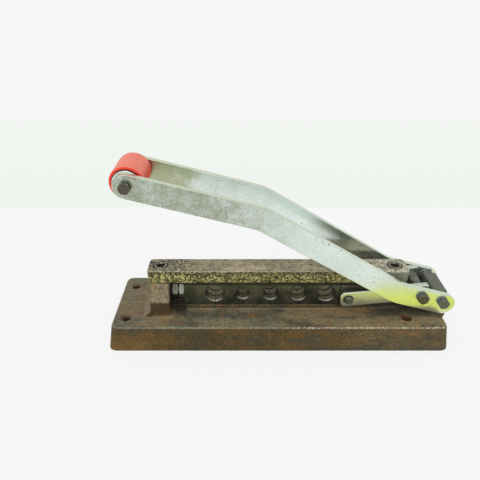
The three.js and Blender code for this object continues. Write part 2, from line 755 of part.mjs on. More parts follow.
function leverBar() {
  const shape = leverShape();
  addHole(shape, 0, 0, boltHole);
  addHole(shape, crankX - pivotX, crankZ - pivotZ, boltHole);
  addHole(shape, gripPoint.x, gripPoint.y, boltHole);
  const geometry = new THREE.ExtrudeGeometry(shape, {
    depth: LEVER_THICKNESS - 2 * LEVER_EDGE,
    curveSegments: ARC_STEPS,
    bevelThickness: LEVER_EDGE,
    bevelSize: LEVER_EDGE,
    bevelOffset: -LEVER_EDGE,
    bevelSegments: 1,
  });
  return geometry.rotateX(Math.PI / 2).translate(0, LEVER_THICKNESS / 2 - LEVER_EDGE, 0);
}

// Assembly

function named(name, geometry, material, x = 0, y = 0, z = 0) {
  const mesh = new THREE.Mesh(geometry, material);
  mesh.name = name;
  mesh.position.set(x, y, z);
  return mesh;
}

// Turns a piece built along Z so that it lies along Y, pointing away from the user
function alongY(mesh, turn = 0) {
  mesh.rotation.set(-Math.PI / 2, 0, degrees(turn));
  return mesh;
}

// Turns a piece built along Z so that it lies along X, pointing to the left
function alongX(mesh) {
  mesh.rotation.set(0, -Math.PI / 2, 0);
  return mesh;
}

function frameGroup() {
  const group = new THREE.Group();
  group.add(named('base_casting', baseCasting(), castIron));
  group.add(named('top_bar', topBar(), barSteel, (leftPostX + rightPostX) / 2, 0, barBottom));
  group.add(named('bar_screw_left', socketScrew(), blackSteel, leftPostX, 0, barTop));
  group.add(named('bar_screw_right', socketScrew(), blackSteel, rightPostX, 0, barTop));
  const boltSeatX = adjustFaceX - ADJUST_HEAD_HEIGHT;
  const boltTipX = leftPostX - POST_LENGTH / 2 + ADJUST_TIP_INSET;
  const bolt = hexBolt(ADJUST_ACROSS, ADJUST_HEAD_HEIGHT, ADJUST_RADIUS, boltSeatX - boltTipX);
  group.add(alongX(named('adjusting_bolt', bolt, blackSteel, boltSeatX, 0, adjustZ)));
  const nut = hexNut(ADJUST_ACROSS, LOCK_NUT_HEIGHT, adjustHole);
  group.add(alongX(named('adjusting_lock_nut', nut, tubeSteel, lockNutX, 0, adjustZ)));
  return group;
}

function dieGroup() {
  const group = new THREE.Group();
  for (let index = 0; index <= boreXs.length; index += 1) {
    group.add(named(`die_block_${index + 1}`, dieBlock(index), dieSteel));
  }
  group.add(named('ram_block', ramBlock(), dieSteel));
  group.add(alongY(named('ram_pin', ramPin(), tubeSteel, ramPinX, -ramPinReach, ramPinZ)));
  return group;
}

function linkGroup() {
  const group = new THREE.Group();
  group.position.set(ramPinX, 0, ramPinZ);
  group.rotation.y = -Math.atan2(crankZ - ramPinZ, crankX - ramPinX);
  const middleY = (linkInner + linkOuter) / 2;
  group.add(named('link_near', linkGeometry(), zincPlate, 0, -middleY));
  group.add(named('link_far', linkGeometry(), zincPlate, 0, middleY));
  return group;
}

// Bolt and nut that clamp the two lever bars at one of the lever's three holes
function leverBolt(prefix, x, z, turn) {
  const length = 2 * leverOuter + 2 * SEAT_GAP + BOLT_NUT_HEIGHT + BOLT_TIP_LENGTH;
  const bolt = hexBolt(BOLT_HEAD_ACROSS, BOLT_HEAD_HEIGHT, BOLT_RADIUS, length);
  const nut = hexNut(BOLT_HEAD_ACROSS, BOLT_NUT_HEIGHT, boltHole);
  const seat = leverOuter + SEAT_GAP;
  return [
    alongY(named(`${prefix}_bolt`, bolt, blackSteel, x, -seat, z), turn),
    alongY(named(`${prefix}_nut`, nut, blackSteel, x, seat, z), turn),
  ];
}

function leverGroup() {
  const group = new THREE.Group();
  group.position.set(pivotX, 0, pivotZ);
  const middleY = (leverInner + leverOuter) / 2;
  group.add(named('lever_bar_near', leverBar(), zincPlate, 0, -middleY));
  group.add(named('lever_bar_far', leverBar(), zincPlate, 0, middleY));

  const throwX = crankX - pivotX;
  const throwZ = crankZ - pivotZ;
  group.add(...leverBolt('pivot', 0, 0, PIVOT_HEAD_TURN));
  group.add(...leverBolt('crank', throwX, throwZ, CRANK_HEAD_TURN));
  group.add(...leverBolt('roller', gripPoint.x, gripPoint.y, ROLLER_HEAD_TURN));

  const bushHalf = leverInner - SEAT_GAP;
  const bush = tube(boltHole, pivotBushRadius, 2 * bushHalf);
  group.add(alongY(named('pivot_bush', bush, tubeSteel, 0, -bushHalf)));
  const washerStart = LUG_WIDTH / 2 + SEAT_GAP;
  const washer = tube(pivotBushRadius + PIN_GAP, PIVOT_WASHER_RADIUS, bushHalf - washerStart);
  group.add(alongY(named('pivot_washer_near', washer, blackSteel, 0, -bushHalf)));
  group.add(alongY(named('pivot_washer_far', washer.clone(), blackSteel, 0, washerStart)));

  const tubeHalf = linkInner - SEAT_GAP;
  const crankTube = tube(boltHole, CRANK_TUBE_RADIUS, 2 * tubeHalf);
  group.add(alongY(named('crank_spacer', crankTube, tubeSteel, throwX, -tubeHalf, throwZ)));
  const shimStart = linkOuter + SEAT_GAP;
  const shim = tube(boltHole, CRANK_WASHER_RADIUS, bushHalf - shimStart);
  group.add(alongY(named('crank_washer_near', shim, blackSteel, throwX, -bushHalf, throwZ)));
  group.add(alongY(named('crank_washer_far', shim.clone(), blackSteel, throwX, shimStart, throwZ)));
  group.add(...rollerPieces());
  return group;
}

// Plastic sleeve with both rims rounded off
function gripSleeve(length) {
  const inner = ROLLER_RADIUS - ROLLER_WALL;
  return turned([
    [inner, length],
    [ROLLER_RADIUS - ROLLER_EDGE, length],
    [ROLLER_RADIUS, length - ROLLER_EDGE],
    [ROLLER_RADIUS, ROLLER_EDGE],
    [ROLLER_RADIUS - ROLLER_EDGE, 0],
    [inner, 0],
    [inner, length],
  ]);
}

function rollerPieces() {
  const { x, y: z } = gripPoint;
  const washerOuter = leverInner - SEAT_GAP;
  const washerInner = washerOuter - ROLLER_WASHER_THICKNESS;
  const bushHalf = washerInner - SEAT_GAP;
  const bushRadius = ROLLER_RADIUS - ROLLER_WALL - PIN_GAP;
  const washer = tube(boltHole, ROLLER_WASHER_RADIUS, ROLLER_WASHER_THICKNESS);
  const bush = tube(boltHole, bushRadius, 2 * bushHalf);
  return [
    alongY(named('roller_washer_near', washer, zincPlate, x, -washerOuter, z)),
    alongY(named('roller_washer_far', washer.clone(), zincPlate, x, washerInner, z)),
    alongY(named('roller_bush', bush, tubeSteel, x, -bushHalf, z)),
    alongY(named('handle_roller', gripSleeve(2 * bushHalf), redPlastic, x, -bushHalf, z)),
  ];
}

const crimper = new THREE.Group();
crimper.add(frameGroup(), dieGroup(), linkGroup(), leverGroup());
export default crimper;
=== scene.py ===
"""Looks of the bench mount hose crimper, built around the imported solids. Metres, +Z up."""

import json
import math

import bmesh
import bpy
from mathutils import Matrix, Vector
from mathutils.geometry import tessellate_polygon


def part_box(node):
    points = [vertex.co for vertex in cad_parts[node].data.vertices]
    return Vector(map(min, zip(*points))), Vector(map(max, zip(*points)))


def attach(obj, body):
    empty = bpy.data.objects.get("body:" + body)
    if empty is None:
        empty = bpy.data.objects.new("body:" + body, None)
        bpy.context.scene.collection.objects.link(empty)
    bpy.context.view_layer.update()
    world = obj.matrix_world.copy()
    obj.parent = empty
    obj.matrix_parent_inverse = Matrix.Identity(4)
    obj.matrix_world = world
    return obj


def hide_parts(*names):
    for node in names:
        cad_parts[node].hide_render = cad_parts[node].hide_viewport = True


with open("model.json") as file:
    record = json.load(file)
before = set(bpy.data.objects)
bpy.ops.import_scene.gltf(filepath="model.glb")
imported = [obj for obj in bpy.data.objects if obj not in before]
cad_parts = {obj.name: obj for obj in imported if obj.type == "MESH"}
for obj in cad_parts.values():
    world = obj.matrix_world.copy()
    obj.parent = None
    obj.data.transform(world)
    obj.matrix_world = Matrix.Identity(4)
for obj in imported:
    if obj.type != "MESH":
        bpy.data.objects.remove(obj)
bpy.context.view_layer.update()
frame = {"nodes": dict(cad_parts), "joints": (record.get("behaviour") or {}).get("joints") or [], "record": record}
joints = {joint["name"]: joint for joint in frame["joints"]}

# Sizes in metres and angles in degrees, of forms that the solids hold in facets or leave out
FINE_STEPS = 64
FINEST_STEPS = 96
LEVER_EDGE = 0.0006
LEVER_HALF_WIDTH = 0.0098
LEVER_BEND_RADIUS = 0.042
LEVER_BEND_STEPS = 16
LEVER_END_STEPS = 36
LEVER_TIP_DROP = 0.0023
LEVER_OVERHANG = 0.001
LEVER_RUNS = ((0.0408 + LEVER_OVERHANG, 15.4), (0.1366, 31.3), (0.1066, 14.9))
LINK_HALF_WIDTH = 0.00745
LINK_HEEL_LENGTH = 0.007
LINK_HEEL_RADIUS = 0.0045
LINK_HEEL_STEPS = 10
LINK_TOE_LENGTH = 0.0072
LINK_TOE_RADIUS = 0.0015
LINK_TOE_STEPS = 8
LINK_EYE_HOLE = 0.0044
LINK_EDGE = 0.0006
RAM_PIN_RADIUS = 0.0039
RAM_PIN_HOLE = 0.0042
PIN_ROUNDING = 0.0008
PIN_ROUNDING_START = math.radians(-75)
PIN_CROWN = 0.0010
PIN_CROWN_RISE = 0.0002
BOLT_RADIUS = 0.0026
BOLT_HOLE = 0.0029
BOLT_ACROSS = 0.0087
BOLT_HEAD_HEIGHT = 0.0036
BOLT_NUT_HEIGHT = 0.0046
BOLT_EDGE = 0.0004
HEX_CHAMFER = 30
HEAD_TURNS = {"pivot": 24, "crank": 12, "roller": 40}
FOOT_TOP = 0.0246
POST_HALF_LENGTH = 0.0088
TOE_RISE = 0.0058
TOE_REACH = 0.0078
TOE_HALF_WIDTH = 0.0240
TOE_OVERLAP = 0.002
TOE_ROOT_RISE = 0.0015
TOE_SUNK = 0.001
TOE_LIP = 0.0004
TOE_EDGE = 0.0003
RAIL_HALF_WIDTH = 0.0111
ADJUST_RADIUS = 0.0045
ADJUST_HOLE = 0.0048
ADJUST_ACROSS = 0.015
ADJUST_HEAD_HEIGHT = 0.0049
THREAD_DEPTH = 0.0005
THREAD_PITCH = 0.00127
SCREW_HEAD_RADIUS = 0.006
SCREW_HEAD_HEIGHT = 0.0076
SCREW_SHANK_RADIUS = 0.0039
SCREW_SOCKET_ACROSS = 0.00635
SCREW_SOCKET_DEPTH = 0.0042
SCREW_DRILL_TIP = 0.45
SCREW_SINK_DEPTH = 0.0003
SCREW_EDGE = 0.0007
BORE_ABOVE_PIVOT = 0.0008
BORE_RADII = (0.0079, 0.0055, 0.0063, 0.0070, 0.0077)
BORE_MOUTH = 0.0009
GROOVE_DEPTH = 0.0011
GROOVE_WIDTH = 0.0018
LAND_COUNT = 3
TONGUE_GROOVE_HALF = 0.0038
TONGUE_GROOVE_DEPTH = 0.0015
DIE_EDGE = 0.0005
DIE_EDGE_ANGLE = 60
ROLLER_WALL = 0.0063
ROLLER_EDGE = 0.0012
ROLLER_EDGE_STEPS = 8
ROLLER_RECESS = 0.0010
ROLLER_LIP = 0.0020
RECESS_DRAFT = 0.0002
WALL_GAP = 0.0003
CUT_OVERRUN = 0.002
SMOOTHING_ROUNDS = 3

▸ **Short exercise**
In the listing above, find the line with "const crimper = new THREE.Group();" and the line with "joint for joint", then print exactly those two lines and every line between them, and nothing more.

▸ **Solution to the exercise**
const crimper = new THREE.Group();
crimper.add(frameGroup(), dieGroup(), linkGroup(), leverGroup());
export default crimper;
=== scene.py ===
"""Looks of the bench mount hose crimper, built around the imported solids. Metres, +Z up."""

import json
import math

import bmesh
import bpy
from mathutils import Matrix, Vector
from mathutils.geometry import tessellate_polygon


def part_box(node):
    points = [vertex.co for vertex in cad_parts[node].data.vertices]
    return Vector(map(min, zip(*points))), Vector(map(max, zip(*points)))


def attach(obj, body):
    empty = bpy.data.objects.get("body:" + body)
    if empty is None:
        empty = bpy.data.objects.new("body:" + body, None)
        bpy.context.scene.collection.objects.link(empty)
    bpy.context.view_layer.update()
    world = obj.matrix_world.copy()
    obj.parent = empty
    obj.matrix_parent_inverse = Matrix.Identity(4)
    obj.matrix_world = world
    return obj


def hide_parts(*names):
    for node in names:
        cad_parts[node].hide_render = cad_parts[node].hide_viewport = True


with open("model.json") as file:
    record = json.load(file)
before = set(bpy.data.objects)
bpy.ops.import_scene.gltf(filepath="model.glb")
imported = [obj for obj in bpy.data.objects if obj not in before]
cad_parts = {obj.name: obj for obj in imported if obj.type == "MESH"}
for obj in cad_parts.values():
    world = obj.matrix_world.copy()
    obj.parent = None
    obj.data.transform(world)
    obj.matrix_world = Matrix.Identity(4)
for obj in imported:
    if obj.type != "MESH":
        bpy.data.objects.remove(obj)
bpy.context.view_layer.update()
frame = {"nodes": dict(cad_parts), "joints": (record.get("behaviour") or {}).get("joints") or [], "record": record}
joints = {joint["name"]: joint for joint in frame["joints"]}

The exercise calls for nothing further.